Net proposal worries area library officials

Net proposal worries area library officials

Proposed legislation in Congress to protect minors from online predators has some local libraries concerned that access to useful Web sites will be blocked as well.

The Deleting Online Predators Act would require libraries and schools to install online filtering software that prevents access by minors to social networking Web sites – ones that allow users to create Web pages or profiles and communicate through instant messaging, forums, e-mail and chat rooms, such as MySpace.com. The act would allow libraries to disable the blocks for educational use by adults and minors with parental supervision.

If they don't use the filters, it is unclear what the repercussions would be.

"It's feel-good legislation," said Barb Nolan, executive director of the Danville Public Library.

Nolan believes that recent media attention to online predator playgrounds has spurred legislators into drafting the legislation. Five of the act's 24 co-sponsors are Illinois representatives.

The Illinois Library Association in Chicago e-mailed its members last week and asked them to petition their representatives to reject the act.

Association Executive Director Robert Doyle said his board voted earlier this month to oppose the legislation.

"While we applaud them to be concerned, we do think this particular act is just too broad," Doyle said.

Champaign Public Library Director Marsha Grove said she didn't think the act would protect children.

"The library uses chat to answer questions," Grove said. "We don't want to see chat rooms eliminated at libraries."

Frederick Schlipf, executive director of the Urbana Free Library, said board members there have not discussed the legislation, but he personally believes the act provides a false sense of security.

"Unsuitable pictures are a lot less dangerous than unsuitable friends," Schlipf said. "I think the problem with things like this is the enforcement becomes very complex and the brush is very broad – it tends to be Draconian."

Danville library President Bill Satterwhite discussed the act with his board this week, calling the legislation a "knee-jerk reaction."

"I'm suspicious of this one because this is an election year," Satterwhite said. "It makes life very difficult for libraries. I think it's well-intentioned legislation, but I don't think they understand the ramifications of what it would restrict."

Randy Fletcher, dean of library and academic services at Danville Area Community College, agreed.

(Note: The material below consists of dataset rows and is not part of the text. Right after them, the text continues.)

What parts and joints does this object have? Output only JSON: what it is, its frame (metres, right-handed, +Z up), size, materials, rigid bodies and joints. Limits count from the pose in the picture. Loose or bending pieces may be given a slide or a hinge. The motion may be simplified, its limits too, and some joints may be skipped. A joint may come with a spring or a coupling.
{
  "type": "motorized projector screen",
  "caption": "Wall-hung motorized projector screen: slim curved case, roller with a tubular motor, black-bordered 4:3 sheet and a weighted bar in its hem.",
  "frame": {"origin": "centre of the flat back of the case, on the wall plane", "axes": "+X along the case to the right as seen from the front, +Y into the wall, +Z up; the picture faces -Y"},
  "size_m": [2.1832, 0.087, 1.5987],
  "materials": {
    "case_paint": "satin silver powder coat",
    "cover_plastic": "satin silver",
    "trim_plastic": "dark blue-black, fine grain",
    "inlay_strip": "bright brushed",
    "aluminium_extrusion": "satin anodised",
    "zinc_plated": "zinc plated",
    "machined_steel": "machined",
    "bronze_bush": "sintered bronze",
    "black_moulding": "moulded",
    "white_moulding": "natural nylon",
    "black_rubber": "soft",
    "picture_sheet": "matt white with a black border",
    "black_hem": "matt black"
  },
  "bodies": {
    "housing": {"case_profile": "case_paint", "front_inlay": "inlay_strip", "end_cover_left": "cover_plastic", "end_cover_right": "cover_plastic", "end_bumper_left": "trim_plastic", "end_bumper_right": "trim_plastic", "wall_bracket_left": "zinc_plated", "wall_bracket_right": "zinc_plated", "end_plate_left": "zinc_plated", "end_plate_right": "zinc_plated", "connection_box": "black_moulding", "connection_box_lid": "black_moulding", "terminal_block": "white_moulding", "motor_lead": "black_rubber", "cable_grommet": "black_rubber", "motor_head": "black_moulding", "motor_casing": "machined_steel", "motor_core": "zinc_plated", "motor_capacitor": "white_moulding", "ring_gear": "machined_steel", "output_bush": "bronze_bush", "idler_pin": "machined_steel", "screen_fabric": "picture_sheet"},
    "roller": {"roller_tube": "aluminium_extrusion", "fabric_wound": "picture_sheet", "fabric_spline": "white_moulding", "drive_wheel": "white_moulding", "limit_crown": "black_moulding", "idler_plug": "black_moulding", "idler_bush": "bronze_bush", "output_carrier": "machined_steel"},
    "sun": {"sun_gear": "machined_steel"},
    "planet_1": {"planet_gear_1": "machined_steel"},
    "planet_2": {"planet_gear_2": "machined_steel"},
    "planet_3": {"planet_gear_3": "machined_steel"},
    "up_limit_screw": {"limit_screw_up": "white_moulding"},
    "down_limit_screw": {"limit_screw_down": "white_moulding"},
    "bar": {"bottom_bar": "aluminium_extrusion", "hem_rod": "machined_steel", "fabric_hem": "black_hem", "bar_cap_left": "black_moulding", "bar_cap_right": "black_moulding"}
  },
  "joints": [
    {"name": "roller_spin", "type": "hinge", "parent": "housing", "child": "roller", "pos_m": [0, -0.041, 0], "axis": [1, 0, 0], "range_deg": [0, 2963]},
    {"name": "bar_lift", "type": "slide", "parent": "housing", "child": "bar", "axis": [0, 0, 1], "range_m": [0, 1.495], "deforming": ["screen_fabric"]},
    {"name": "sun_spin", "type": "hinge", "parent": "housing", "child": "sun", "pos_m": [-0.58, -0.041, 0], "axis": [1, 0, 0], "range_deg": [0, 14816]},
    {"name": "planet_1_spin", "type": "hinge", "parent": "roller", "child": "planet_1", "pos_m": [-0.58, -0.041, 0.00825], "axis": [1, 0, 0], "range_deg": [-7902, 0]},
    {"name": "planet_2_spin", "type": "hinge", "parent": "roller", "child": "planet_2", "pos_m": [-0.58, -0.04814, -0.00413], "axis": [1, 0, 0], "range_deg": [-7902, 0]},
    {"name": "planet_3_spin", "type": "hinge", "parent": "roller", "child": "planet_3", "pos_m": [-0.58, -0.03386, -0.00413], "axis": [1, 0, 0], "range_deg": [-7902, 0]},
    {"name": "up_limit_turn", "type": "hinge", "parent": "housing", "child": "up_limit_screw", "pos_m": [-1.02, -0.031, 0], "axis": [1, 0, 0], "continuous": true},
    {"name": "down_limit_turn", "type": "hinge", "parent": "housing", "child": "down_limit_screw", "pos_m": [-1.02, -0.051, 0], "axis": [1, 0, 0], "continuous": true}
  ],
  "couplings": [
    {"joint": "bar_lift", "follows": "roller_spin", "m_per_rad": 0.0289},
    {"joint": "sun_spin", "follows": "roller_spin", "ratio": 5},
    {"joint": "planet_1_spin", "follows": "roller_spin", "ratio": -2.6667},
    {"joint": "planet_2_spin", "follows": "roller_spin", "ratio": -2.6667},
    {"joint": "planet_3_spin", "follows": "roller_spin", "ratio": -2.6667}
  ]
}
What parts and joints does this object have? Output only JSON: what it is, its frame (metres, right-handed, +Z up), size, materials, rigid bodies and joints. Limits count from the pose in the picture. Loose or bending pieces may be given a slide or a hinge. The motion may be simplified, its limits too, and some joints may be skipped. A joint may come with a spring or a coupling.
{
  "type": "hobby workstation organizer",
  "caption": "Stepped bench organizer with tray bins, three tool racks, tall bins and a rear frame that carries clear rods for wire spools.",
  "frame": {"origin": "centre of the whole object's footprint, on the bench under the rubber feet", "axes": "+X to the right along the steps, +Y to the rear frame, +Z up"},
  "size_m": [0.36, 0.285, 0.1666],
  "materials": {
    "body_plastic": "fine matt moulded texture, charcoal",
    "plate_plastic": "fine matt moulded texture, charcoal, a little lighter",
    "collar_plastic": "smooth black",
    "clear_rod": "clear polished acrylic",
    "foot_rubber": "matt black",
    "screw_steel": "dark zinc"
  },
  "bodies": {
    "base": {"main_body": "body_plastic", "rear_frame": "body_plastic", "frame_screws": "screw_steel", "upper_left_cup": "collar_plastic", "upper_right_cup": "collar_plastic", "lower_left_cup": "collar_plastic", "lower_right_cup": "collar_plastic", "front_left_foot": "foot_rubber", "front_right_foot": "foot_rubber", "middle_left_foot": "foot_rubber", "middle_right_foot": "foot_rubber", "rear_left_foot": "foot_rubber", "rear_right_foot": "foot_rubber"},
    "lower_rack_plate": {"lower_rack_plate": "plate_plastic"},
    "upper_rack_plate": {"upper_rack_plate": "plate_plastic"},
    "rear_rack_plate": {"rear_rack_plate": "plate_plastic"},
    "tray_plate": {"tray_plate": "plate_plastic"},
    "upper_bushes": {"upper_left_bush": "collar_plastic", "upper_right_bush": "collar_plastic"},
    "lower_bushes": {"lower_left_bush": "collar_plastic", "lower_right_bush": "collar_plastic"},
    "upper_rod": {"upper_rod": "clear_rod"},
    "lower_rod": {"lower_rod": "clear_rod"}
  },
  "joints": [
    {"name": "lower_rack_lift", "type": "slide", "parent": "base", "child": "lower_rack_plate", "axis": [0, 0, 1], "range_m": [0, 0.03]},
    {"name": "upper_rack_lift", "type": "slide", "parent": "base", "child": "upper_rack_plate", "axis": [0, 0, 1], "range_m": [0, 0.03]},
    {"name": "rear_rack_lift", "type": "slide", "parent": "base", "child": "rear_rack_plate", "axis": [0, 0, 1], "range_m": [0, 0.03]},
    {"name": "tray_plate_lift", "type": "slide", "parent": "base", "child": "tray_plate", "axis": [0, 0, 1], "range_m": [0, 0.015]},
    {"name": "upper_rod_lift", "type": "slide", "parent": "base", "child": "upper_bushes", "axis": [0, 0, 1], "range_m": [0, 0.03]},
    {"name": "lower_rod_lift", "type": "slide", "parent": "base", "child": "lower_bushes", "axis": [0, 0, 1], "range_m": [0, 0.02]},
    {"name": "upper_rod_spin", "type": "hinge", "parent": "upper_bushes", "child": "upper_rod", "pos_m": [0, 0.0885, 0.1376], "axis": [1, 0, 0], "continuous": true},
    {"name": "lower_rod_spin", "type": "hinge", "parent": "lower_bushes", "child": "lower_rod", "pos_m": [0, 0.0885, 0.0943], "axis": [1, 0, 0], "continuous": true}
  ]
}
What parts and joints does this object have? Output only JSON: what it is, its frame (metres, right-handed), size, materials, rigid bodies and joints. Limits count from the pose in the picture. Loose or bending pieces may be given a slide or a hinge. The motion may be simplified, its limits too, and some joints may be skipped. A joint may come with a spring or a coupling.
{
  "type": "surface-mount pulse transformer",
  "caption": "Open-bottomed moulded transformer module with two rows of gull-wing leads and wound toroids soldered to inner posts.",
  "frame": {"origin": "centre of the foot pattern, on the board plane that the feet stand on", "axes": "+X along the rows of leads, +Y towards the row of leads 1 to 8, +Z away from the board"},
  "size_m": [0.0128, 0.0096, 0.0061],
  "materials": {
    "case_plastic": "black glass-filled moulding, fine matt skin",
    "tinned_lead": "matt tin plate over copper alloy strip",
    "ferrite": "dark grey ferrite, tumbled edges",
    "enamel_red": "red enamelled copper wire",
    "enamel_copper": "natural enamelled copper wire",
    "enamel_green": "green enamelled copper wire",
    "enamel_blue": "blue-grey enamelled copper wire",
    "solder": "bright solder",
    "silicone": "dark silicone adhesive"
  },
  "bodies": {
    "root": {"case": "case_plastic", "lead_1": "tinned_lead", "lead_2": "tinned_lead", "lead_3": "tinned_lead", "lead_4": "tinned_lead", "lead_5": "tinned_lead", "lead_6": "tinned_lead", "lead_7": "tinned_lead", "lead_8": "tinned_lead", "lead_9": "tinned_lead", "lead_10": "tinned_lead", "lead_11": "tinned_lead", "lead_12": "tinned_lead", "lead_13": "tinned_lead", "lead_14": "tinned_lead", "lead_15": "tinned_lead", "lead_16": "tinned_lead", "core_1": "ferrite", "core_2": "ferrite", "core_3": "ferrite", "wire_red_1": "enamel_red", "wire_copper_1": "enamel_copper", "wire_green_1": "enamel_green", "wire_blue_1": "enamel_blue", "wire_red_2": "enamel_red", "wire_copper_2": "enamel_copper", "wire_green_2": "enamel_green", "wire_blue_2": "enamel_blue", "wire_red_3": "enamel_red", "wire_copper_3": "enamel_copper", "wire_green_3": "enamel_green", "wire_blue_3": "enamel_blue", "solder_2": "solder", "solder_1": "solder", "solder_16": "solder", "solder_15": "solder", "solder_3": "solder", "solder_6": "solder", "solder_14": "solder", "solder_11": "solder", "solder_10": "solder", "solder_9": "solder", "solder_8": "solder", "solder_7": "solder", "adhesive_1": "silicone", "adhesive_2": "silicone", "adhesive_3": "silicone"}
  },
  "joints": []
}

"A lot of information blogs come through a lot of associations we work with," he said. "If that's restricted, it's really going to impede how we share information."

Westville Public Library Director Rick Balsamello is not a supporter, either.

"It's going to be a big expense to libraries, and it's not going to do what it's supposed to do," he said.

The Danville library does require minors to have a guardian sit with them while using the Web.

The library's policy committee discussed limiting chat room accessibility a few months ago, yet tabled any action to do so.

"We were doing it to (steer) people to use the Internet as a tool rather than an electronic telephone," Nolan said.

If the proposed act is passed, Nolan said that it would limit the sites librarians often use to exchange information.

"Teaching kids how to be careful is the best way to protect kids," Nolan said.

The legislation now sits in the House Subcommittee on Telecommunications and the Internet.